Oklahoma Legislature Ends VAM in Teacher Evaluations

By Sally Absher

If Oklahoma is the “Sooner State” then Tennessee must be the “Later State.” At least, concerning passing legislation to end the use of the highly controversial “value added model” (VAM) in teacher evaluations.

Brian Washington reports on Educationvotes.org that House Bill 2957, which was recently signed into law by Oklahoma Governor Mary Fallin, will eliminate the portion of the Teacher and Leader Effectiveness (TLE) evaluation system that educators say was driving up stress levels and forcing quality teachers out of the profession.

Teachers in Oklahoma are hopeful this will give them some “room to breathe and enjoy what they love – providing students with the type of education that triggers their curiosity, imagination, and desire to learn.”

Elise Robillard, a classroom veteran with 16-years of experience and National Board Certification said, “This was the number one cause in my district of teachers leaving the profession. They thought it (TLE) was so unfair and impossible for them to be seen as the great professionals that they are.”

Teachers in Oklahoma were evaluated based on how their students performed on one high-stakes test using VAM. Teachers in Tennessee are also rated based on VAM, called the Tennessee Value Added Assessment System, or TVAAS.

The rationale behind the VAM is that every student is “predicted” to achieve a certain score on the high-stakes test, based on how much growth they are expected to show from the previous year. If the student scores as they were predicted to score, the teacher is deemed to be of value to the student. But if the student scores lower than predicted, for whatever reason, then the teacher did not add value.

Washington says, “A teacher’s value to a child’s education should not be based on this one test. In many cases there have been Teachers of the Year that have received horrible value-added scores.”

Is this sounding familiar, Knox County?

The American Statistical Association (ASA) issued a detailed, seven-page statement debunking the validity of VAM. Valerie Strauss, writing for the Washington Post, said, “VAM purports to be able to take student standardized test scores and measure the ‘value’ a teacher adds to student learning through complicated formulas that can supposedly factor out all of the other influences and emerge with a valid assessment of how effective a particular teacher has been. These formulas can’t actually do this with sufficient reliability and validity, but school reformers have pushed this approach and now most states use VAM as part of teacher evaluations.”

Robillard said “We tried to fight it (TLE) as teachers and we had no success. School administrators got on board with us early on and we made a little bit of headway with the State Department of Education but we saw no movement at the legislature. We knew to get it moved at the legislature we had to unify and involve parents and the entire community, and we were successful in doing that.”
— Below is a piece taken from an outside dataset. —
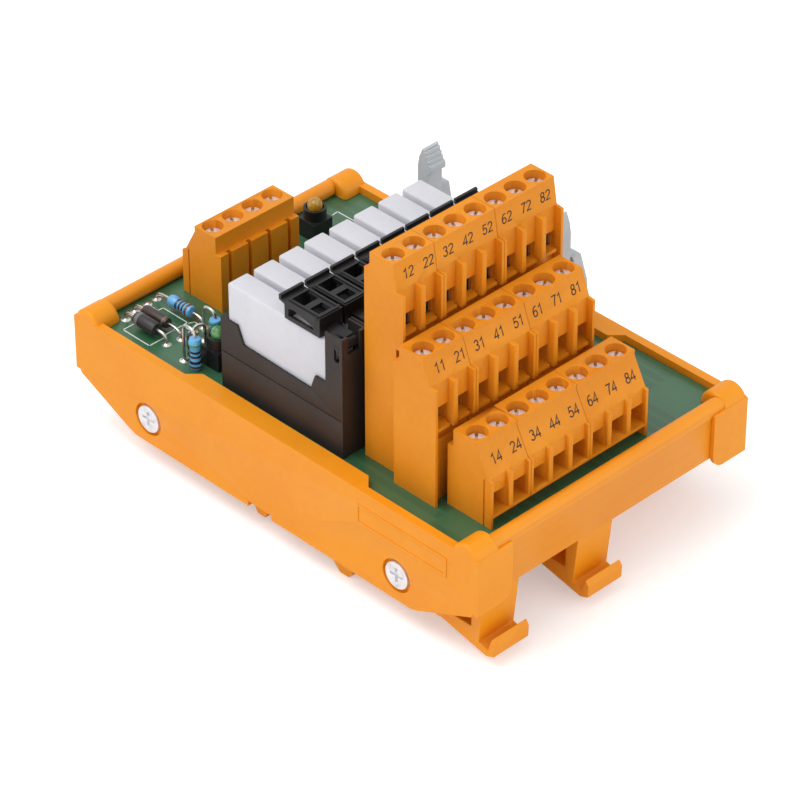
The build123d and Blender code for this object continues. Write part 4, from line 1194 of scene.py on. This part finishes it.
@dataclass
class Board:
    """The circuit board with its printing, pads and small parts."""

    top: float = 18.6
    bottom: float = 17.0
    lead_radius: float = 0.3
    lead_reach: float = 1.3
    lens_seat: float = 2.0
    lens_shoulder: float = 4.7
    lens_radius: float = 1.5
    lens_foot: float = 1.7
    holder_edge: EdgeBreak = EdgeBreak(0.15, 2)
    print_width: float = 0.22
    print_height: float = 0.03
    flat: tuple[Axial, ...] = (
        Axial("resistor_flat", -19.6, (37.7, 43.8), (34.6, 47.9), 1.25, 1.05, 1.9,
              Lacquer("resistor_flat_lacquer", "resistor_blue", BLUE, Axis.Y, (
                  (38.6, 0.6, BROWN), (39.6, 0.6, BLACK), (40.5, 0.55, BLACK), (41.4, 0.6, NAVY))),
              LEAD_TIN),
        Axial("diode_small", -25.2, (38.2, 44.9), (34.7, 47.7), 1.15, 1.15, 1.8,
              Lacquer("diode_small_resin", "diode_dark", srgb("33251F"), Axis.Y,
                      ((39.0, 0.5, srgb("6B5A52")),), roughness=0.4, coat=0.1), DIODE_LEAD_TIN),
        Axial("diode_large", -28.3, (37.9, 43.8), (35.4, 46.9), 1.38, 1.38, 2.1,
              Lacquer("diode_large_resin", "diode_dark", srgb("1F1C1C"), Axis.Y,
                      ((42.7, 0.8, srgb("6A6A6E")),), roughness=0.42, coat=0.1), DIODE_LEAD_TIN),
    )
    standing: tuple[Standing, ...] = (
        Standing("resistor_front", (-29.6, 25.8), (-29.4, 29.2), 1.25, 1.05, 6.8,
                 Lacquer("resistor_front_lacquer", "resistor_blue", BLUE, Axis.Z, (
                     (24.3, 0.5, GREEN), (22.7, 0.5, BLACK), (21.7, 0.5, BLACK), (20.5, 0.5, BLACK),
                     (19.5, 0.5, BROWN))), LEAD_TIN),
        Standing("resistor_rear", (-22.3, 28.2), (-22.3, 31.4), 1.25, 1.05, 6.4,
                 Lacquer("resistor_rear_lacquer", "resistor_blue", BLUE, Axis.Z, (
                     (24.4, 0.5, GREEN), (23.0, 0.5, BLACK), (22.0, 0.5, BLACK),
                     (21.0, 0.5, BROWN))), LEAD_TIN),
        Standing("diode_upright", (-27.5, 28.8), (-24.9, 28.2), 1.1, 1.1, 5.2,
                 Lacquer("diode_upright_resin", "diode_dark", srgb("1F1D1D"), Axis.Z,
                         ((20.6, 0.6, GREY),), coat=0.1), DIODE_LEAD_TIN),
    )
    lamps: tuple[tuple[str, Pair, Finish], ...] = (
        ("yellow", (17.3, 42.8), YELLOW_LENS),
        ("green", (-25.2, 24.1), GREEN_LENS),
    )
    lines: tuple[tuple[Pair, ...], ...] = (
        ((-30.9, 37.3), (-30.9, 44.7), (-25.9, 44.7)),
        ((-30.9, 37.3), (-26.9, 37.3)),
        ((-23.6, 37.9), (-26.4, 37.9)),
        ((-22.0, 47.3), (-22.0, 44.8)),
        ((-23.3, 44.8), (-20.7, 44.8), (-20.7, 37.9), (-23.3, 37.9), (-23.3, 44.8)),
        ((-22.0, 37.9), (-22.0, 35.4)),
        ((-20.7, 37.6), (-19.6, 37.2), (-19.6, 35.4)),
        ((24.3, 45.2), (25.8, 45.4), (25.8, 37.0)),
    )
    spare_pads: tuple[Pair, ...] = ((-22.0, 47.8), (-22.0, 34.9))

    @staticmethod
    def body_profile(radius: float, waist: float, low: float, high: float) -> list[Pair]:
        """The outline of a moulded or dipped body, from one end to the other.

        Args:
            radius: Radius at the ends.
            waist: Radius at the middle.
            low: Where the body starts on its axis.
            high: Where it ends.

        Returns:
            Radius and distance pairs.
        """
        cap = min(1.5, (high - low) * 0.25)
        rise = 0.45 * cap
        start = [(0.0, low), (0.55 * radius, low), (0.86 * radius, low + 0.2 * rise),
                 (radius, low + rise)]
        if waist < radius:
            start += [(radius, low + cap), (waist, low + cap + 0.5)]
        ends = [(r, high + low - z) for r, z in reversed(start)]
        return start + ends

    @staticmethod
    def arc(start: Vector, corner: Vector, end: Vector, steps: int = 8) -> list[Triple]:
        """Points of a smooth bend from one point to another round a corner.

        Args:
            start: Where the bend starts.
            corner: The corner that it rounds.
            end: Where it ends.
            steps: How many pieces it has.

        Returns:
            The points in order.
        """
        points = []
        for step in range(steps + 1):
            t = step / steps
            points.append(tuple((1 - t) ** 2 * start + 2 * t * (1 - t) * corner + t * t * end))
        return points

    def flat_part(self, part: Axial) -> None:
        """Make one part that lies along Y, with both leads bent down to its pads.

        Args:
            part: The part's sizes and finishes.
        """
        level = self.top + part.axis_height
        build = lathe(self.body_profile(part.radius, part.waist, *part.body), 28)
        place = Matrix.Translation((part.x * MM, 0, level * MM))
        build.transform(place @ Matrix.Rotation(-math.pi / 2, 4, "X"))
        shell = from_bmesh("shell", build, 60)
        shell.data.materials.append(part.finish.material())
        pieces = [shell]
        for inner, outer in zip(part.body, part.pads):
            side = 1 if outer > inner else -1
            corner = Vector((part.x, outer, level + 0.15))
            start = Vector((part.x, inner + side * 0.4, level))
            low = Vector((part.x, outer, level - 1.5))
            path = [(part.x, inner - side * 0.5, level)] + self.arc(start, corner, low)
            path.append((part.x, outer, self.bottom - self.lead_reach))
            wire = tube("wire", path, self.lead_radius)
            wire.data.materials.append(part.leads.material())
            pieces.append(wire)
        settle(join(f"{part.name}_leaded", pieces), part.finish, ROOT, [part.name])

    def standing_part(self, part: Standing) -> None:
        """Make one part that stands up, with its top lead bent over to the pad beside it.

        Args:
            part: The part's sizes and finishes.
        """
        low = self.top + 0.15
        high = low + part.length
        build = lathe(self.body_profile(part.radius, part.waist, low, high), 28)
        build.transform(Matrix.Translation((part.foot[0] * MM, part.foot[1] * MM, 0)))
        shell = from_bmesh("shell", build, 60)
        shell.data.materials.append(part.finish.material())
        foot = Vector((*part.foot, high))
        pad = Vector((*part.pad, high))
        middle = (foot + pad) / 2 + Vector((0, 0, 1.55))
        up = [(*part.foot, high - 0.5)]
        bend = self.arc(foot, Vector((*part.foot, middle.z)), middle)
        bend += self.arc(middle, Vector((*part.pad, middle.z)), pad)[1:]
        end = self.bottom - self.lead_reach
        wire = tube("wire", up + bend + [(*part.pad, end)], self.lead_radius)
        stub = tube("stub", [(*part.foot, low + 0.3), (*part.foot, end)], self.lead_radius)
        for lead in (wire, stub):
            lead.data.materials.append(part.leads.material())
        settle(join(f"{part.name}_leaded", [shell, wire, stub]), part.finish, ROOT, [part.name])

    def lamp(self, name: str, spot: Pair, finish: Finish) -> None:
        """Make one indicator: a domed lens in a round cup on a square foot.

        Args:
            name: Its colour's name, as in the CAD nodes.
            spot: Where it stands on the board.
            finish: The lens's finish.
        """
        seat = self.top + self.lens_seat
        shoulder = seat + self.lens_shoulder
        radius, foot = self.lens_radius, self.lens_foot
        dome = [(radius * math.cos(a), shoulder + radius * math.sin(a))
                for a in [math.radians(9 * step) for step in range(10)]]
        profile = [(0.0, seat), (foot, seat), (foot, seat + 0.8), (radius, seat + 0.9), *dome,
                   (0.0, shoulder + radius)]
        build = lathe(profile, 40)
        build.transform(Matrix.Translation((spot[0] * MM, spot[1] * MM, 0)))
        settle(from_bmesh(f"led_{name}_domed", build), finish, ROOT, [f"led_{name}"])
        holder = f"holder_{name}"
        settle(self.holder_edge.copy_of(holder, f"{holder}_moulded"), CLIP_PLASTIC, ROOT, [holder])

    def printing(self) -> None:
        """Lay the white outlines on the board."""
        build = bmesh.new()
        half = self.print_width / 2
        for line in self.lines:
            for start, end in zip(line, line[1:]):
                a, b = Vector(start), Vector(end)
                along = (b - a).normalized() * half
                side = Vector((-along.y, along.x))
                corners = [a - along - side, b + along - side, b + along + side, a - along + side]
                low = [build.verts.new((p.x * MM, p.y * MM, self.top * MM)) for p in corners]
                high = [build.verts.new((p.x * MM, p.y * MM, (self.top + self.print_height) * MM))
                        for p in corners]
                build.faces.new(high)
                build.faces.new(list(reversed(low)))
                for n in range(4):
                    build.faces.new((low[n], low[(n + 1) % 4], high[(n + 1) % 4], high[n]))
        settle(from_bmesh("board_outlines", build), BOARD_INK, ROOT)

    def pads(self, repeat: Repeat) -> None:
        """Set a soldered ring round every lead of the small parts.

        Args:
            repeat: The tree that sets them.
        """
        spots = [(part.x, pad, self.top) for part in self.flat for pad in part.pads]
        spots += [(*spot, self.top) for part in self.standing for spot in (part.pad, part.foot)]
        spots += [(*spot, self.top) for spot in self.spare_pads]
        ring = from_bmesh("pad_pattern", lathe([
            (0.0, 0.0), (0.95, 0.0), (0.95, 0.03), (0.85, 0.05), (0.6, 0.1), (0.42, 0.2),
            (0.3, 0.34), (0.0, 0.34)], 24), 50)
        settle(repeat.run("solder_pads", ring, spots, PAD_TIN), PAD_TIN, ROOT)

    def build(self, repeat: Repeat) -> None:
        """Dress the board and make everything that stands on it.

        Args:
            repeat: The tree that sets the soldered pads.
        """
        dress(["circuit_board"], BOARD_MASK)
        for part in self.flat:
            self.flat_part(part)
        for part in self.standing:
            self.standing_part(part)
        for name, spot, finish in self.lamps:
            self.lamp(name, spot, finish)
        self.printing()
        self.pads(repeat)


# Studio

@dataclass
class Camera:
    """The photograph's viewpoint, in millimetres and degrees."""

    place: Triple = (-461.278, -468.335, 486.725)
    azimuth: float = -44.46
    elevation: float = 35.974
    roll: float = -0.091
    lens: float = 194.62

    def build(self) -> None:
        """Put the camera in the scene and make it the active one."""
        a, e, r = (math.radians(v) for v in (self.azimuth, self.elevation, self.roll))
        back = Vector((math.sin(a) * math.cos(e), -math.cos(a) * math.cos(e), math.sin(e)))
        level = Vector((math.cos(a), math.sin(a), 0.0))
        upright = back.cross(level)
        right = level * math.cos(r) + upright * math.sin(r)
        up = back.cross(right)
        data = bpy.data.cameras.new("camera")
        data.lens = self.lens
        data.sensor_width = 36.0
        data.clip_start = 0.01
        data.clip_end = 20.0
        holder = bpy.data.objects.new("camera", data)
        bpy.context.scene.collection.objects.link(holder)
        turn = Matrix((right, up, back)).transposed().to_4x4()
        holder.matrix_world = Matrix.Translation(Vector(self.place) * MM) @ turn
        bpy.context.scene.camera = holder


@dataclass(frozen=True)
class Lamp:
    """A square soft light that shines at the object."""

    name: str
    place: Triple
    size: float
    power: float


@dataclass
class Studio:
    """Floor, world, lights and camera."""

    floor_z: float = -4.4
    floor_half: float = 6000.0
    world: float = 0.62
    target: Triple = (0.0, 0.0, 20.0)
    lamps: tuple[Lamp, ...] = (
        Lamp("key", (-350.0, 260.0, 900.0), 0.7, 5.2),
        Lamp("front", (250.0, -900.0, 420.0), 0.9, 3.0),
        Lamp("side", (-900.0, -150.0, 300.0), 0.8, 1.35),
    )
    camera: Camera = field(default_factory=Camera)

    def floor(self) -> None:
        """Lay the floor."""
        build = bmesh.new()
        bmesh.ops.create_grid(build, x_segments=1, y_segments=1, size=self.floor_half * MM)
        bmesh.ops.translate(build, verts=build.verts, vec=(0, 0, self.floor_z * MM))
        made = from_bmesh("studio_floor", build)
        made.data.materials.append(WHITE_FLOOR.material())

    def sky(self) -> None:
        """Light the scene evenly and show a white background to the camera and to gloss."""
        world = bpy.data.worlds.new("studio")
        world.use_nodes = True
        bpy.context.scene.world = world
        desk = Desk(world.node_tree)
        desk.tree.nodes.clear()
        rays = desk.add("ShaderNodeLightPath")
        seen = desk.out(rays, "Is Camera Ray")
        for kind in ("Is Glossy Ray", "Is Transmission Ray"):
            seen = desk.maths("MAXIMUM", seen, desk.out(rays, kind))
        strength = seen * (1.0 - self.world) + self.world
        sky = desk.add("ShaderNodeBackground", None,
                       {"Color": (1.0, 1.0, 1.0), "Strength": strength})
        desk.add("ShaderNodeOutputWorld", None, {"Surface": desk.out(sky)})

    def light(self, lamp: Lamp) -> None:
        """Hang one lamp and aim it at the middle of the object.

        Args:
            lamp: Its place, size and power.
        """
        data = bpy.data.lights.new(lamp.name, "AREA")
        data.size = lamp.size
        data.energy = lamp.power
        holder = bpy.data.objects.new(lamp.name, data)
        place = Vector(lamp.place) * MM
        holder.location = place
        holder.rotation_mode = "QUATERNION"
        aim = Vector(self.target) * MM - place
        holder.rotation_quaternion = aim.to_track_quat("-Z", "Y")
        bpy.context.scene.collection.objects.link(holder)

    def build(self) -> None:
        """Set up the studio."""
        bpy.context.scene.view_settings.view_transform = "Standard"
        self.floor()
        self.sky()
        for lamp in self.lamps:
            self.light(lamp)
        self.camera.build()


def main() -> None:
    """Build the module's sub-assemblies in order, then the studio."""
    logging.basicConfig(level=logging.INFO, format="%(name)s: %(message)s")
    repeat = Repeat()
    row = RowTree()
    Carrier().build()
    TerminalBank().build(repeat)
    RelayBank().build(row)
    CableHeader().build()
    Board().build(repeat)
    Studio().build()


if __name__ == "__main__":
    main()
Oklahoma’s HB 2957 does not eliminate teacher evaluations. Like Tennessee’s TVAAS, 50% of the TLE involved qualitative evaluation measures, including principal observations. That part remains intact. Removing the VAM component gives teachers the autonomy to focus on what they believe they need to work on in their own teaching practice, and will eventually allow each educator to create their own professional development plan that they and their students need to work on.

Washington reports that teachers will now turn their attention to the frequency of testing in the state. But for now, they are “happy with the progress being made so far.”

Robillard said, “Oklahoma needs this. To finally have some good policy in place that allows us to meet the needs of our students and enjoy our profession, it literally changes the moral. For sure, good people, talented educators, they will stay in the profession because of it.

Are legislators in Oklahoma just that much more supportive of public education – and the teachers that define it – than legislators in Tennessee? What made the difference?

Sadly, few districts in Tennessee can say with confidence that their school administrators are on board with trying to change the punitive VAM evaluation system. But Robillard indicated it was parent and community involvement that ultimately moved the legislation in Oklahoma.

There are active and involved parents and community members in Tennessee – “citizen lobbyists” – but they are up against a well-funded, well-organized opposition. Legislators have been lured by lobbyists who have a political, financial, or professional reason for pushing the reform agenda.

The real agenda behind education “reform” (from common core to high-stakes testing to teacher evaluations to charters and vouchers) is to privatize (giving tax funds to private for-profit corporations) traditional education, destroy private schools, and eliminate elected school boards. In other words, at the end of the day parents will have no choice and no voice.

Your state rep and some senators are up for election this fall. Do some research. Find out who is backing them. Sadly, many so called “conservative” groups – FreedomWorks, AFP, Heritage, Heartland, Students First, Beacon TN and many others) are on the wrong side of education.  Either they have no clue of the real agenda, or they are complicit in the intentional destruction of education.